L’inflation n’est pas un phénomène conjoncturel dont l’effacement ouvrira la voie à un retour à l’ère des prix et des taux d’intérêt bas qui a accompagné la mondialisation triomphante. Elle constitue l’un des fondements d’un nouveau cycle économique. Avec, pour conséquence, la diminution de la consommation sous l’effet de la baisse du pouvoir d’achat, notamment pour les plus pauvres et les classes moyennes, la réduction des marges des entreprises prises en tenaille entre la restriction des débouchés et la montée des coûts de production et des salaires, l’intensification de la compétition internationale pour l’accès aux ressources comme pour la conquête des marchés, la pression sur les États, les entreprises et les ménages surendettés en raison de la montée des taux d’intérêt.
L’installation à un niveau élevé (8,5 %) et la diffusion de l’inflation dans la zone euro ne laissent en effet d’autre choix à la BCE que de poursuivre sa stratégie de resserrement monétaire et de relèvement de ses taux directeurs, autour de 4 % à la fin de l’année. Et ce, jusqu’à la diminution significative des prix. Avec pour effet la diminution de l’activité et la progression du chômage, la fin de l’euphorie irrationnelle des marchés financiers, la montée des tensions sur la dette publique française, dont les taux sont passés de 0 à plus de 3,2 % en un an, entraînant une hausse de la charge de la dette de 1,4 à 2,2 % du PIB.
La France apparaît de fait particulièrement vulnérable à cette nouvelle donne, dans laquelle elle entre avec une compétitivité effondrée – en témoigne le déficit commercial record de 164 milliards d’euros, soit 7 % du PIB –, un chômage qui demeure important (7,2 % de la population active contre 3 % en Allemagne) et une dette publique qui s’élève à plus de 3 000 milliards d’euros. L’avantage conjoncturel que lui a fourni l’an dernier le niveau inférieur de l’inflation par rapport à celui de la zone euro (5,2 % contre 8,4 %) est en voie de disparition. Ainsi, en février, l’inflation sous-jacente s’est-elle élevée à 5,8 % en France contre 5,6 % dans la zone euro, en raison de hausses de salaire plus fortes que dans les pays européens à inflation plus élevée. … … L’erreur de la politique économique française apparaît ainsi en pleine lumière.
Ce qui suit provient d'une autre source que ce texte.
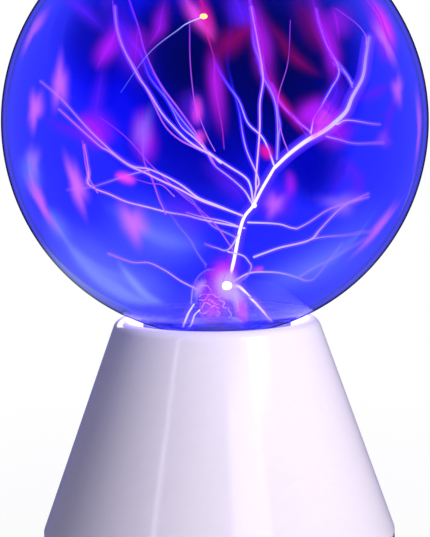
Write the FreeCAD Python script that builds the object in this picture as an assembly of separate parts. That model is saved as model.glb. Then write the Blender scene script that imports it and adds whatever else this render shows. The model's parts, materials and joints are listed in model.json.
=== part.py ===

Elle a consisté à subventionner les ménages à hauteur de près de 50 milliards d’euros pour atténuer l’impact de la hausse des prix à travers un feu d’artifice de boucliers et de chèques. L’objectif de cette stratégie de l’indice était, sur le plan économique, de soutenir la demande, seul moteur de la croissance, tout en contenant l’indexation des aides sociales, des rémunérations de la fonction publique et des emprunts publics, et, sur le plan politique, de prévenir la colère et les violences sociales.
Contrairement à l’Allemagne, qui s’est attaquée aux causes de l’inflation en dirigeant son plan de soutien de 8 % du PIB en priorité vers les entreprises, la France a fait le choix de traiter ses conséquences en misant sur le fait que l’envolée des prix était temporaire. Ce pari est perdu et se retourne aujourd’hui contre elle. L’inflation augmente, en raison de la sortie inévitable des boucliers tarifaires et de la distribution de chèques sans provision, alors qu’elle diminue dans la zone euro. Les entreprises, qui subissent de plein fouet la hausse des prix de l’énergie, des facteurs de production et des salaires, sont étranglées. Le signal prix envoyé par les ristournes et boucliers tarifaires freine l’ajustement des comportements et se trouve en contradiction frontale avec l’impératif de la transition écologique. Enfin, les finances publiques sont prises en étau entre l’addiction à la dépense, qui culmine à 57 % du PIB, et l’emballement de la charge de la dette.
La France est en passe de reproduire les errements de la décennie 1970 qui la virent s’enfermer dans le déni de la fin de la régulation keynésienne et reporter sur l’appareil productif tout le poids des chocs pétroliers. Mobiliser le budget de la nation afin de compenser la hausse des prix pour les ménages est à la fois inefficace et ruineux. Pour lutter contre l’inflation, il faut traiter ses causes structurelles en libérant la production, en augmentant la productivité, en dynamisant la concurrence, en reprenant le contrôle des finances publiques, en stabilisant la classe moyenne, en apportant une réponse de long terme à la montée des tensions internationales.